Quiero vivir en una tierra donde sea imposible la existencia de un ciudadano como Josef Fritzl, el monstruo de Amstetten. No sé que es más terrorífico, si un padre que secuestra a su hija, la viola, la encierra durante 24 años y le hace siete hijos, o una existencia marcada por el aislamiento absoluto. Da miedo que ni su propia mujer se diera cuenta de lo sucedido, que no hubiese un vecindón o una vecindona que sospechara algo, que la vida privada pueda convertirse en un sótano negro, en un campo de concentración al margen de los demás, sin una mirada inoportuna, sin un oído capaz de escuchar una queja, sin un amigo obligado a recibir una confesión, en un momento de debilidad, después de apurar la penúltima copa sobre el precipicio biográfico de un mostrador de bar. Quiero vivir con la ilusión de que en Andalucía hubiera sido imposible esta historia estremecedora, ocurrida a pocos kilómetros de Viena, en un país habitado por gente laboriosa, productiva y dueña de sus interioridades. Un andaluz, aunque ocultara un monstruo en sus entrañas, hubiese sido incapaz de guardar el secreto durante 24 años de copas de manzanilla, de charlas con amigos, de bares, gritos y llantos. Si el sueño de la razón crea monstruos, el frío de la incomunicación provoca abismos en la conciencia y telarañas en los ojos. Da miedo que existan lugares en los que nadie, ni una vecina entrometida, ni un vecino molesto y confraternizador, ni tu propia mujer, nadie, pero nadie, sea capaz de intuir lo que llevas detrás de tus palabras, lo que existe al otro lado de tu silencio, de tu mirada, de tus modales de pulcro ciudadano.
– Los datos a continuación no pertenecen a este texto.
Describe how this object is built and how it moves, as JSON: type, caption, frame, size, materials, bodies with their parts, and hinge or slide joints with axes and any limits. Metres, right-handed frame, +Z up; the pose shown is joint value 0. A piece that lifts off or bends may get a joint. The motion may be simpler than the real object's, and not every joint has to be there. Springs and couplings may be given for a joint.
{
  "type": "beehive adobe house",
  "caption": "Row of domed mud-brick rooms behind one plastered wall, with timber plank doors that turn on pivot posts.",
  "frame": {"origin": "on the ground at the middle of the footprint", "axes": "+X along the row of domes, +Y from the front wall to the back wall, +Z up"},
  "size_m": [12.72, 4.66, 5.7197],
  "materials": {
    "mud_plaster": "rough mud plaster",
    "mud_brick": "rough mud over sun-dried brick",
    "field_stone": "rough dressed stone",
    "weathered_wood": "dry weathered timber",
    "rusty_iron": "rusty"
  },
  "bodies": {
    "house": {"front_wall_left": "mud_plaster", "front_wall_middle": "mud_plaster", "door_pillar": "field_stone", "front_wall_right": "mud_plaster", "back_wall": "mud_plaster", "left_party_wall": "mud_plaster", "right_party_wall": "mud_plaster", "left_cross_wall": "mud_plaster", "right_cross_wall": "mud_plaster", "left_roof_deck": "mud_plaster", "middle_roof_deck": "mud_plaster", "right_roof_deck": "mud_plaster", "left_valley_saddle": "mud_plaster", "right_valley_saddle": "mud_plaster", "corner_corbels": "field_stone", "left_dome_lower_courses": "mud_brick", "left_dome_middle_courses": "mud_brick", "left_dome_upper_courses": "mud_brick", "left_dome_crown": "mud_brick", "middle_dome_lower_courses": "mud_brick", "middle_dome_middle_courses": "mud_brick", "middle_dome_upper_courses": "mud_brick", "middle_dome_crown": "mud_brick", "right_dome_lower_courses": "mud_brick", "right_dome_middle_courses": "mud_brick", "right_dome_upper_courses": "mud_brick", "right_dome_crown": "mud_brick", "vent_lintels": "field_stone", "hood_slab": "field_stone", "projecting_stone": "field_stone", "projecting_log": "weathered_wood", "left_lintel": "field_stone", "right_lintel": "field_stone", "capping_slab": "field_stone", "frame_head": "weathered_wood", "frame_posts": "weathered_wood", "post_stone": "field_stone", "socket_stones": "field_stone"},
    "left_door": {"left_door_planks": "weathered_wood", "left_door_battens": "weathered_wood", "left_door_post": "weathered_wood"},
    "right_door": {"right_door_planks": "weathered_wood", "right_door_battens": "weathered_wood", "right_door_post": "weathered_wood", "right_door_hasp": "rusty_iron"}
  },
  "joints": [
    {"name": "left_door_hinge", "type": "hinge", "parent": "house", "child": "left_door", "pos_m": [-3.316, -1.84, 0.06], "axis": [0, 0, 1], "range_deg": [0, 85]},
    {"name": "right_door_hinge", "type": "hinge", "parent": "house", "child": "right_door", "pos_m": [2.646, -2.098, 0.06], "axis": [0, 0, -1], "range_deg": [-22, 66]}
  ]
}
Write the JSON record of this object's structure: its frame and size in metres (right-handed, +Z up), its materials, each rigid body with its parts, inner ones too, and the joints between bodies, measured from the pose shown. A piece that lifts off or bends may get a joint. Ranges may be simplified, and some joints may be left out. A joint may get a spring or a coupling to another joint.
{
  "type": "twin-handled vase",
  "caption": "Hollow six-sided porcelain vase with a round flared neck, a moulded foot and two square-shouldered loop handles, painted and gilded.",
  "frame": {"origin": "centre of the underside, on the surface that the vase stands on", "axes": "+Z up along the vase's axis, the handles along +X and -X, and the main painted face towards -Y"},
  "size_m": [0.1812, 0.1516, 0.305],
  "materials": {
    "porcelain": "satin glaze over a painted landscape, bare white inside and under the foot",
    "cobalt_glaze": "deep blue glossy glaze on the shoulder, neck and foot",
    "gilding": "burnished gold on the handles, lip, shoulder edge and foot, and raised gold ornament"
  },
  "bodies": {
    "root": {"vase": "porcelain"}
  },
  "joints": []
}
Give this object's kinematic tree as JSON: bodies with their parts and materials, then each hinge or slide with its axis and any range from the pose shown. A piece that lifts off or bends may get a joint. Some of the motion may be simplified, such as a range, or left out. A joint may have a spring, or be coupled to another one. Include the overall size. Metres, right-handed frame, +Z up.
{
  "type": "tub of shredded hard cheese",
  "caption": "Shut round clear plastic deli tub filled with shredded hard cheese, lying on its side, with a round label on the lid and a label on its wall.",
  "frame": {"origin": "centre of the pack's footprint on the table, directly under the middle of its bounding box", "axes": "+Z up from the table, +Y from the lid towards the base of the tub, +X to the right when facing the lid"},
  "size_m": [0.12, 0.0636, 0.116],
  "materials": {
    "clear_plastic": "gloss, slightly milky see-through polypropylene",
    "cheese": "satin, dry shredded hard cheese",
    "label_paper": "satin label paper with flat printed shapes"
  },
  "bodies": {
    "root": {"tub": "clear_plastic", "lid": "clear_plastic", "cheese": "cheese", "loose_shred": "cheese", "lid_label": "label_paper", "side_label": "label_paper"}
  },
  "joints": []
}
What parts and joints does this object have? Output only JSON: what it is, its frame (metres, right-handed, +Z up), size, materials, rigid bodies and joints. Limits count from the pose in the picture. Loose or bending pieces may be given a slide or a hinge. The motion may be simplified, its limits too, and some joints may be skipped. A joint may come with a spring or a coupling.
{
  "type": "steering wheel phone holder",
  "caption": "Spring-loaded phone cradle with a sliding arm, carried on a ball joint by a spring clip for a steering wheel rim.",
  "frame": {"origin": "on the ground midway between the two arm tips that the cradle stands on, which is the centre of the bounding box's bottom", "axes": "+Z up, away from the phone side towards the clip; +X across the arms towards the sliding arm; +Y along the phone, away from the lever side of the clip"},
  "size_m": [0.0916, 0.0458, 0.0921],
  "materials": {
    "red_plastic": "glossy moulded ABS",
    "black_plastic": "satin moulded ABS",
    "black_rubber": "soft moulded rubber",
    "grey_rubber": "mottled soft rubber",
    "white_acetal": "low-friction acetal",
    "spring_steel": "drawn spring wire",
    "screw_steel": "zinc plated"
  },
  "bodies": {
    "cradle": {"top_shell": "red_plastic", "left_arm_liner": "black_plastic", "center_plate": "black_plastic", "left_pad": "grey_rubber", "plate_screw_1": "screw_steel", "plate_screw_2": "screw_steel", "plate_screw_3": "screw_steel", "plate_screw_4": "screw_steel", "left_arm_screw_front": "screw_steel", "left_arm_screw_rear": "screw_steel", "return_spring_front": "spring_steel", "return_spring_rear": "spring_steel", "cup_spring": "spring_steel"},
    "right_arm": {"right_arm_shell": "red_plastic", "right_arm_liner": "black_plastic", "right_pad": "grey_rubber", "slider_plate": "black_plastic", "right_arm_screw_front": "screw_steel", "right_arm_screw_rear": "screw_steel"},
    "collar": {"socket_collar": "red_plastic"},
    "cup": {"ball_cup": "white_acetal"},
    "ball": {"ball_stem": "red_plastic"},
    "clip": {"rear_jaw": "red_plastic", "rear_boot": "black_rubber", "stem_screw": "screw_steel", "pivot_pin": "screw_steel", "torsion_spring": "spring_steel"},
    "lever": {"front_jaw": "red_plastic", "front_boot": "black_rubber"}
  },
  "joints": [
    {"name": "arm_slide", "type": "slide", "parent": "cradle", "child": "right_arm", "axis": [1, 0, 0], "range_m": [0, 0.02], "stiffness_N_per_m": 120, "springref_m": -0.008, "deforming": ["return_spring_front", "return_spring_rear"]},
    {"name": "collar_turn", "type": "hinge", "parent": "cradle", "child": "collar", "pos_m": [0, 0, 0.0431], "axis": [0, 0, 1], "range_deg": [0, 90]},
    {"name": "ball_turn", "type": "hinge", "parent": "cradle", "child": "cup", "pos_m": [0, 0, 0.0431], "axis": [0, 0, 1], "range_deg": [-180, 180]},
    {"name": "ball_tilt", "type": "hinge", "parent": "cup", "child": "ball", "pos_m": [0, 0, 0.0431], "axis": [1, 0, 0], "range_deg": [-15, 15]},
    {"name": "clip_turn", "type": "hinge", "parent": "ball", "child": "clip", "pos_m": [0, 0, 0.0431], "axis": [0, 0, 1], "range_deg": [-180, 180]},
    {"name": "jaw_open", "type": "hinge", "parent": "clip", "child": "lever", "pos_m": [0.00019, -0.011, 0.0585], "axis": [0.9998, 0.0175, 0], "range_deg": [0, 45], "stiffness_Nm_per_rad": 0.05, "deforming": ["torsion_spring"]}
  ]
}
Desmintamos, pues, la leyenda negra de nuestro gusto excesivo por los bares y las fiestas, pero sin pasarnos, que los mostradores son unos aliados imprescindibles de la gente de bien. Además, ahora que está aumentando el turismo interior, nuestra experiencia de bares se va a convertir en un motor eficacísimo de las ofertas de calidad. Las subidas disparatadas de precios y los malos servicios son difíciles de asumir por gentes que han aprendido a querer y respetar a sus hijas mientras las invitaban a una ración de calamares en el bar de la esquina.